» DATA PROVIDED
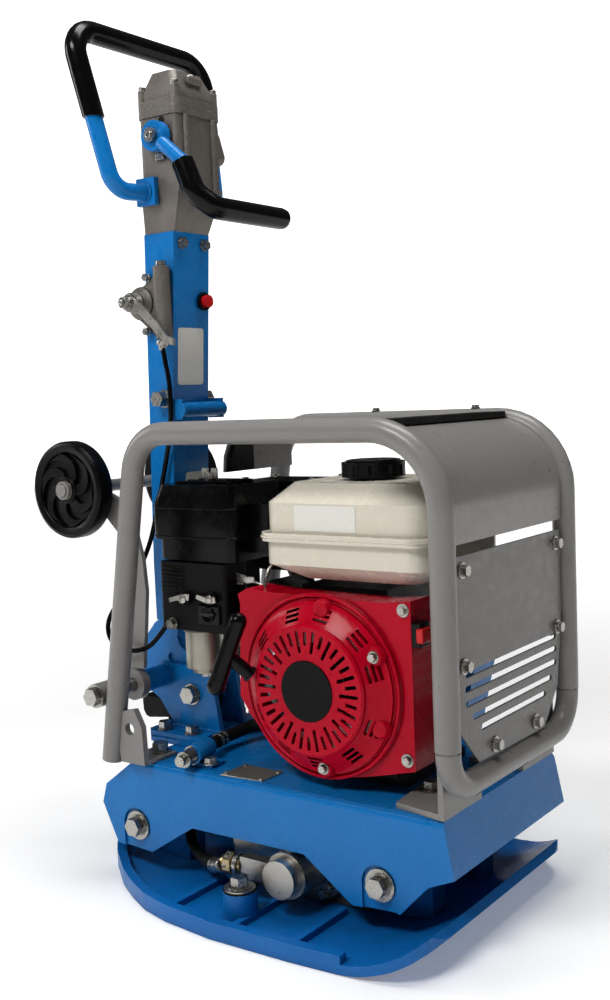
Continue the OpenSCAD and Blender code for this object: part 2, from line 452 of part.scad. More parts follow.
// ---- engine ----------------------------------------------------------------
module engine_block() color([0.20,0.20,0.21]) difference() {
  union(){ bx(22,150,-60,72,154,315); bx(12,160,-56,70,146,156); cy(crank_x,72,100,crank_z,32); bx(30,140,-52,60,314,352); 
    for(x=[20,152],y=[-46,60]) translate([x,y,156]) hex(13,8,10); }
  cy(crank_x,-61,101,crank_z,12.1); cy(crank_x,-50,50,crank_z,44);
}
module engine_cylinder() color([0.25,0.25,0.26]) difference() {
  translate([22,0,250]) rotate([0,25,0]) {
    bx(-62,10,-34,30,12,62);
    for(k=[0:6]) bx(-60+k*8,-56.5+k*8,-42,38,2,72);
    bx(-92,-62,-30,24,8,66); rod([-80,-30,50],[-80,-52,50],6);
  }
  bx(22,152,-61,73,150,315); bx(12,160,-57,71,140,156); bx(30,142,-53,61,310,353);
}
so = [[-20,334],[-23,345],[-10,352],[20,350],[160,348],[196,352],[196,180],[147,168],[123,162.8],[30.4,171],[-12,212],[-25,232]];
module fan_shroud() color(red) difference() {
  union(){ xz(so,-100,-62); translate([crank_x,-100,crank_z]) rotate([90,0,0]) cylinder(r1=98,r2=92,h=5); }
  xz([[-17,332],[-18,342],[-8,348],[22,346],[158,344],[191,347],[191,184],[146,171.5],[123,166.5],[32,174.5],[-9,214],[-21.5,234]],-97,-61);
  cy(crank_x,-110,-90,crank_z,84);
}
module recoil_cover() color(red) { cy(crank_x,-125.5,-103,crank_z,7.95); recoil_dish(); }
module recoil_dish() difference() {
  translate([crank_x,-100,crank_z]) rotate([90,0,0]) rotate_extrude($fn=144) polygon([[91,5.1],[84,5.1],[80,5.1],[66.5,22],[66.5,25],[0,25],[0,28],[recoil_r-2,28],[recoil_r,26],[recoil_r,22],[87,9],[91,8]]);
  for(k=[0:recoil_slots-1]) translate([crank_x,-120,crank_z]) rotate([90,0,0]) rotate([0,0,360*k/recoil_slots]) translate([k%2==0?40:48,-2,0]) cube([k%2==0?23:14,4,12]);
  // slots in the cone, in rows of three
  for(r=[73.5,78.5,83.5],a=[18,45,80,108,145,205,238,270,305,335]) translate([crank_x,-100,crank_z]) rotate([0,-a,0]) translate([r-1.5,-30,-9]) cube([3,27,18]);
}
module crankshaft() color(steel) {
  cy(crank_x,-92,172,crank_z,12);
  cy(crank_x,-96,-82,crank_z,70); for(k=[0:11]) translate([crank_x,-96,crank_z]) rotate([0,30*k,0]) bx(40,66,-2,2,0,3);
  cy(crank_x,-24,-14,crank_z,34); cy(crank_x,14,24,crank_z,34);
  intersection(){ translate([crank_x,147,crank_z]) rotate([-90,0,0]) difference(){ cylinder(r=27,h=10); } bx(0,200,140,160,0,400); }
}
module starter_pulley() color([0.3,0.3,0.3]) difference(){ union(){ cy(crank_x,-122,-103,crank_z,46); } cy(crank_x,-123,-102,crank_z,8); difference(){ cy(crank_x,-116,-109,crank_z,50); cy(crank_x,-117,-108,crank_z,38);} }
ga = [16,-131,266]; gb = [-1,-150,290];
module pull_grip() color(black) { u=un(gb-ga); rod(ga,gb,7.5); rod(ga+u*0.6,ga+u*3,9); 
  a=gb+[-10,-7,-34]; b=gb+[14,5,36]; v=un(b-a);
  sweep([a-v*8.5,a-v*6.5,a-v*3,a,a+v*20,b-v*20,b,b+v*3,b+v*6.5,b+v*8.5],[4,7,9,9.8,9,9,9.8,9,7,4],20,[0,1,0]); }
module fuel_tank() {
  color(white) difference(){ union(){
    hull(){ rbox(12,212,-97,70,414,446,22); rbox(34,192,-78,52,464,466,20); }
    rbox(5,218,-104,76,405,414,24);
    hull(){ rbox(10,213,-98,71,380,405,22); rbox(38,188,-72,46,363,364,20); } }
    cz(106,-18,430,480,26); }
  color(black) difference(){ cz(106,-18,440,468.5,25.9); cz(106,-18,442,470,22); }
}
module fuel_cap() color(black) { difference(){ cz(106,-18,469,485,cap_r); for(k=[0:11]) translate([106,-18,471]) rotate([0,0,30*k]) translate([cap_r+2.2,0,0]) cylinder(r=4.5,h=11,$fn=24); } 
  cz(106,-18,485,487,cap_r-5); difference(){ cz(106,-18,455,469,21.9); cz(106,-18,454,466,18);} }
module air_cleaner() {
  color(black) { hull(){ rbox(-156,-34,-91,14,400,440,12); rbox(-150,-40,-84,8,460,462,10);} rbox(-150,-38,-86,10,376,400,10);
    for(y=[-60,-40,-20]) bx(-140,-60,y-2,y+2,461,465); rbox(-46,-6,-60,0,385,440,8); }
  color(zinc) { cz(-106,-40,462,474,3); for(s=[-1,1]) translate([-106+s*7,-40,474]) cube([8,3,9],center=true); cz(-106,-40,466,473,6);}
}
module control_box() color(black) {
  rbox(-146,-46,-92,-52,296,374,6); rbox(-134,-62,-52,-6,300,372,6); 
  rod([-104,-93,334],[-104,-98,334],8); bx(-128,-104,-98,-95,330,338); rod([-65,-93,336],[-65,-97,336],7); bx(-86,-65,-97,-94,333,340);
  cz(-109,-60,248,296,22); cz(-109,-60,242,248,15); translate([-126,-93,303]) rotate([90,0,0]) hex(10,6,7);
}
module muffler() color(steel) difference() {
  union(){ rbox(-124,-8,24,112,352,452,18); cx(-8,30,60,330,12); rod([-60,60,352],[-30,40,326],13); bx(-120,-12,34,104,452,458); cy(-96,112,124,430,11); }
  for(k=[0:8]) bx(-112+k*11,-106+k*11,40,98,455,460);
  cy(-96,100,130,430,8.5);
}
module clutch_drum() color(steel) difference(){
  cy(crank_x,139,161,crank_z,46); cy(crank_x,138,162,crank_z,12.08); cy(crank_x,146,158,crank_z,28); 
  difference(){ cy(crank_x,144,156,crank_z,50); cy(crank_x,143,157,crank_z,37.6);} }
module loop2(r1,r2) hull() { translate([crank_x,crank_z]) circle(r=r1,$fn=72); translate([ecc_ax,ecc_z]) circle(r=r2,$fn=72); }
module v_belt() color(black) translate([0,155,0]) rotate([90,0,0]) linear_extrude(10) difference(){ loop2(46.5,37.5); loop2(38.2,29.2); }
module belt_guard() color(blue) { for(x=[44,102]) cy(x,128,131.5,112,9); guard_cup(); }
module guard_cup() difference() {
  translate([0,184,0]) rotate([90,0,0]) linear_extrude(184-131) loop2(60,48);
  translate([0,181,0]) rotate([90,0,0]) linear_extrude(181-134) loop2(57,45);
  cy(crank_x,125,135,crank_z,34); cy(ecc_ax,125,140,ecc_z,22);
  bx(-20,160,120,190,0,20);
}

base_plate();
lug_bolts();
buffer_posts();
rubber_buffers();
buffer_bolts();
exciter_housing();
exciter_covers();
exciter_bearings();
exciter_bolts();
eccentric_a();
eccentric_b();
shift_cylinder();
hose_fittings();
hydraulic_hose();
deck();
data_plate();
drain_hose();
cage_near();
cage_far();
cage_cross();
cage_feet();
top_cover();
front_panel();
frame_bolts();
handle_rest();
rest_pad();
handle_bracket();
handle_buffer();
wheel_pivot();
wheel_frame();
wheel_left();
wheel_right();
handle_column();
column_bolts();
control_head();
head_cover();
guide_handle();
guide_grip();
pump_rack();
reversing_lever();
throttle_body();
throttle_lever();
throttle_cable();
stop_button();
button_bezel();
engine_block();
engine_cylinder();
fan_shroud();
recoil_cover();
crankshaft();
starter_pulley();
pull_grip();
fuel_tank();
fuel_cap();
air_cleaner();
control_box();
muffler();
clutch_drum();
v_belt();
belt_guard();
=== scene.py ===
import bpy, bmesh, math, json
from mathutils import Vector, Matrix

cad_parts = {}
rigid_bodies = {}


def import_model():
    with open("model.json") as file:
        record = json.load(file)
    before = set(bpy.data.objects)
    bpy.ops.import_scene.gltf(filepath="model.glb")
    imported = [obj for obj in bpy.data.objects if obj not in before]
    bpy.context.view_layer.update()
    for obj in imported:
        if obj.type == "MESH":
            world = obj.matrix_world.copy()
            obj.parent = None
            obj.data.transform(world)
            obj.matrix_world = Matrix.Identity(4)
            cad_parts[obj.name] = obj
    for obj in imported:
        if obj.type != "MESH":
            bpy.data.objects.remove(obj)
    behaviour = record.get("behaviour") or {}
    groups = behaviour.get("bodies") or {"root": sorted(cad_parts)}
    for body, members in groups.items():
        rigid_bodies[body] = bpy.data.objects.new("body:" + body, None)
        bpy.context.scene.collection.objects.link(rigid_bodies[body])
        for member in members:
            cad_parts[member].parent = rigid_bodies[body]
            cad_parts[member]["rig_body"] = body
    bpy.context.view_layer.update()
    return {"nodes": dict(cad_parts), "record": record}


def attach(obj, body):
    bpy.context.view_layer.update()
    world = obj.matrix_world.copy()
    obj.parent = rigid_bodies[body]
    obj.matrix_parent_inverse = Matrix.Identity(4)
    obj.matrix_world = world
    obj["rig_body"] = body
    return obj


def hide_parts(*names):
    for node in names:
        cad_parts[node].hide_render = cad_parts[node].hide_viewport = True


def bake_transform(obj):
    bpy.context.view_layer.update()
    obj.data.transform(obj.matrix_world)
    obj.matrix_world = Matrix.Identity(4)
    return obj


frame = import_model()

N = frame["nodes"]
SLOT = {s["node"]: s["material_slot"] for s in frame["record"]["subparts"]}
scene = bpy.context.scene
COL = scene.collection

# ------------------------------------------------------------------ camera
cam_data = bpy.data.cameras.new("cam")
cam_data.sensor_width = 36.0
cam_data.sensor_height = 36.0
cam_data.sensor_fit = 'AUTO'
cam_data.lens = 42.252
cam_data.clip_start = 0.05
cam_data.clip_end = 50.0
cam = bpy.data.objects.new("cam", cam_data)
COL.objects.link(cam)
yaw, pit, rol = math.radians(36.063), math.radians(4.945), math.radians(-2.264)
fwd = Vector((-math.sin(yaw) * math.cos(pit), math.cos(yaw) * math.cos(pit), -math.sin(pit)))
r0 = Vector((math.cos(yaw), math.sin(yaw), 0.0))
u0 = r0.cross(fwd)
R = math.cos(rol) * r0 + math.sin(rol) * u0
U = -math.sin(rol) * r0 + math.cos(rol) * u0
cam.matrix_world = Matrix(((R.x, U.x, -fwd.x, 0.78715), (R.y, U.y, -fwd.y, -1.08041), (R.z, U.z, -fwd.z, 0.55499), (0, 0, 0, 1)))
scene.camera = cam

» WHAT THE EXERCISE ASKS
Every line that holds the string "from" should be returned.

» TASK RESPONSE
Continue the OpenSCAD and Blender code for this object: part 2, from line 452 of part.scad. More parts follow.
from mathutils import Vector, Matrix